The AAII Sentiment Survey for the Frame Ended 12 October 2016

The AAII Sentiment Survey for the Frame Ended 12 October 2016

The AAII Sentiment Survey for the Frame Ended 12 October 2016


The AAII Investor Sentiment Survey measures the percentage of individual investors who are Bullish, Bearish, and Neutral on the US stock market for the next 6 months,

The AAII Investor Sentiment Survey has become a widely followed measure of the mood of individual investors. The weekly survey results are published in financial publications and are widely followed by market strategists, investment newsletter writers and other financial professionals.

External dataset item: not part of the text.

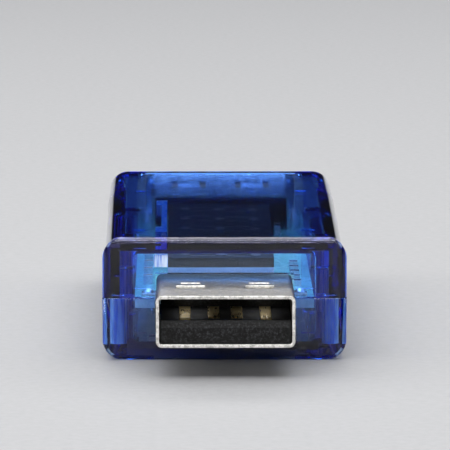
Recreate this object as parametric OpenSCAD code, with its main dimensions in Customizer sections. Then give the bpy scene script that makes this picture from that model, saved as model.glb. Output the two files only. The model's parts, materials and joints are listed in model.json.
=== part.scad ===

Data represents what direction members feel the stock market will be in next 6 months.

Investor Update: Pessimism rebounded, and is now above its historical average for 5 out of the past 7 weeks.

This week’s results

Bullish: 25.5%,- 3.3 pts
Neutral: 40.8%, – 2.5 pts
Bearish: 33.7%, + 5.8 pts
Historical averages:

Bullish: 38.5%
Neutral: 31.0%
Bearish: 30.5%


Pessimism among individual investors about stock prices dropping rebounded in the latest AAII Sentiment Survey. The rise in Bearish sentiment occurred as both Bullish sentiment and Neutral sentiment fell.

Bullish sentiment

Expectations that stock prices will rise over the next 6months, fell 3.3% to 25.5%. The drop puts Optimism below its historical average of 38.5% for the 49th week running and the 82nd out of the past 84 weeks.

Neutral sentiment

Expectations that stock prices will stay essentially unchanged over the next 6 months, pulled back by 2.5% to 40.8%. Even with the drop, Neutral sentiment remains above its historical average of 31.0% for the 37th straight week.

Bearish sentiment

Expectations that stock prices will fall over the next 6 months, rose 5.8% to 33.7%. The increase puts Pessimism above its historical average of 30.5% for the 5th time in 7 weeks.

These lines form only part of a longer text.